Now let us talk about the profound consequences of this observed voter behavior.

  1. Because it generates far more votes for third-parties, that gives those third parties huge reason to unify behind range voting. With that unification accomplished, enough power is generated to actually give voting reform a chance of happening! Note that this unification cannot happen behind approval voting, so by mistakenly pushing it, voting reform advocates would be going down a no-chance dead-end road. [See also poll studies showing range voting is more enactible than approval voting, and also, surprisingly, more comprehended.]
  2. Once third parties start to become large, powerful, organized, experienced, moneyed, etc and hence are perceived as actually having good chances to win, e.g. once they reach over-20%-of-the-vote popularity, then range voting is going to stop giving them a big vote-count advantage versus approval voting. Why? Two reasons. First, voters at that point will consider them important enough to be worth strategic exaggeration (99 or 0 score) in their vote. This will cause RV and AV to act similarly with respect to that candidate. Second, it is simply mathematically impossible for, say, a highly popular candidate like Nader (who, our polls said, would have got 21% in the 2004 election had it been held with approval-style voting) to get amplified by a factor of 5 by switching to range. (In fact, range only pushed him up only to 25%.) In contrast, it is easily mathematically possible for Badnarik (the Libertarian candidate, with only a fraction of 1% support under Approval Voting), to get amplified by a factor of 5 by switching to range. And in fact, our study (#82 here) indicated range amplified him by a factor of fifteen.

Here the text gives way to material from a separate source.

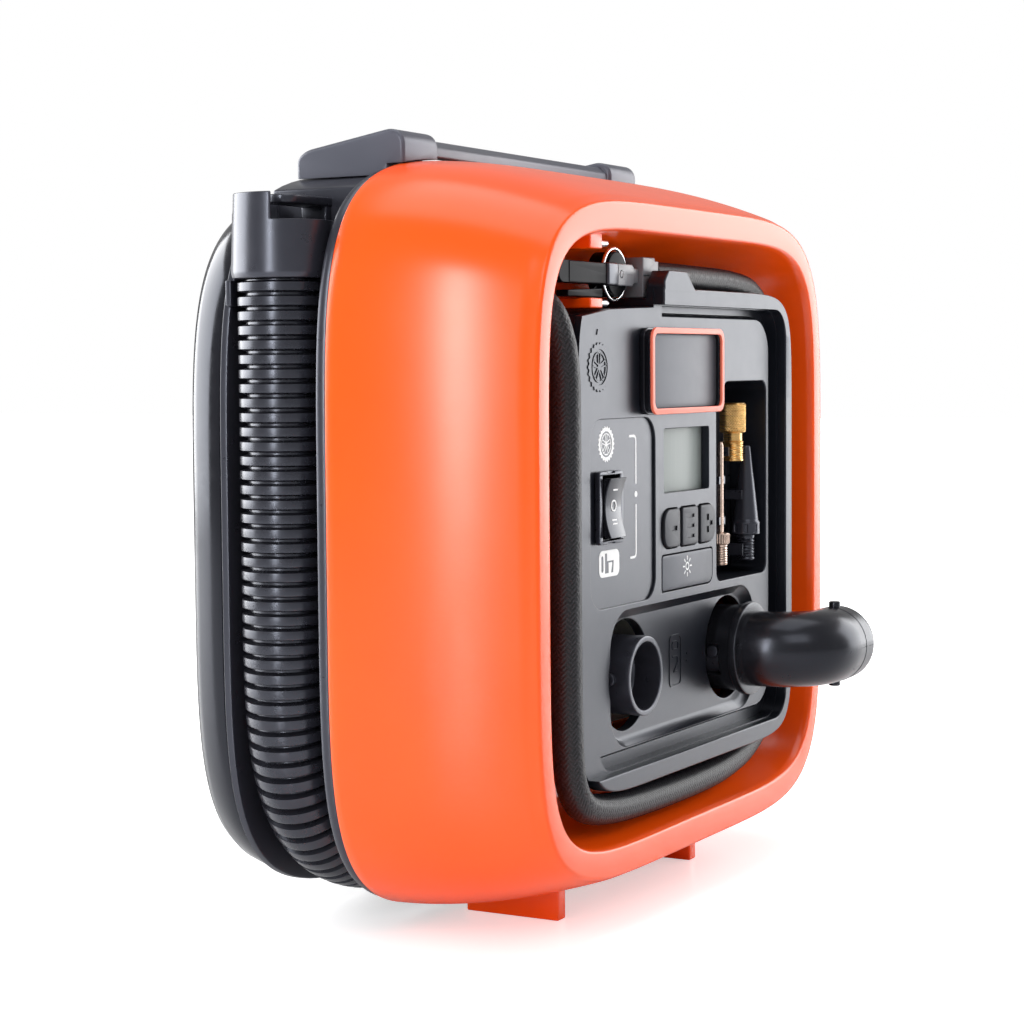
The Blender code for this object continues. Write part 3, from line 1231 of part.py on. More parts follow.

  3. That is why we call it the "nursery effect." Small third parties are like infants. They are small, weak, and inexperienced. They cannot survive in the jungle. They need shelter and care. Range voting gives them that nurturing so they can grow up instead of being stomped on by an elephant. They get the benefit of all the voters who like them honestly expressing their opinion. That can easily bring them up to 10-20% support level with range voting. Once they have that support level, then they can attract donors, and supporters, and candidates to throw into the election gauntlet. So they can grow. But under approval voting, they would be getting 2% or less voter support. They would have a much harder time attracting donors, supporters, and candidates. So they would just die in infancy. The effect of range voting on third parties is like being sheltered in a nursery. But the effect of approval voting on third parties is: too-small parties get stomped on by elephants.
  4. Note that once they grow up and get big and tough, RV throws them out of the nursery.
  5. It is even possible that this nursery effect is so powerful that it would make approval voting lead to permanent 2-party domination, just like plurality and IRV. We do not know that. What we do know, is range voting has a heck of a lot better chance of avoiding that.
  6. Also, removing the blank-score (X) option from range voting hurts third parties because fewer voters are knowledgeable about third parties, hence more voters X those scores ("no opinion") and if those Xs were no longer treated as Xs, but instead as the lowest possible score 0, then that would hurt the third party candidates. Meanwhile, unsymmetrically, almost all voters have opinions about the major-party candidates – so that for those parties this X policy choice has almost no effect.
  7. Note that with range voting (especially with blanks), voters have the opportunity to express their honest opinion. In many cases the strategic incentives are very small for them to dishonestly distort that opinion. This is good. The more honesty and the less dishonest strategic distortion there is in voting, the better results happen for society. Simulations show this quality-improvement massively clearly (see paper #56 here or our Bayesian Regret discussion or our brief data summary). In a nutshell: range voting⇒gives voters opportunity to express honest opinion with often-small incentive to be dishonest⇒more honesty among voters⇒better election results for society⇒improved world. Approval voting, in contrast, is telling voters, "throw your honest opinion that Joe Candidate should score 29 in the garbage. We aren't interested and refuse to listen." As a result, you get significantly worse election results for society and a worse world. The amount by which the world becomes worse can be and has been measured.
  8. This quality advantage of range versus approval is maximized in elections in which there are many candidates (say 10) and a comparatively large amount of voter honesty. The Iowa 2008 caucuses meet these two criteria, as did the French 2002 election. That is one reason we need to push for range voting in Iowa 2008. And there also are even more important reasons for that.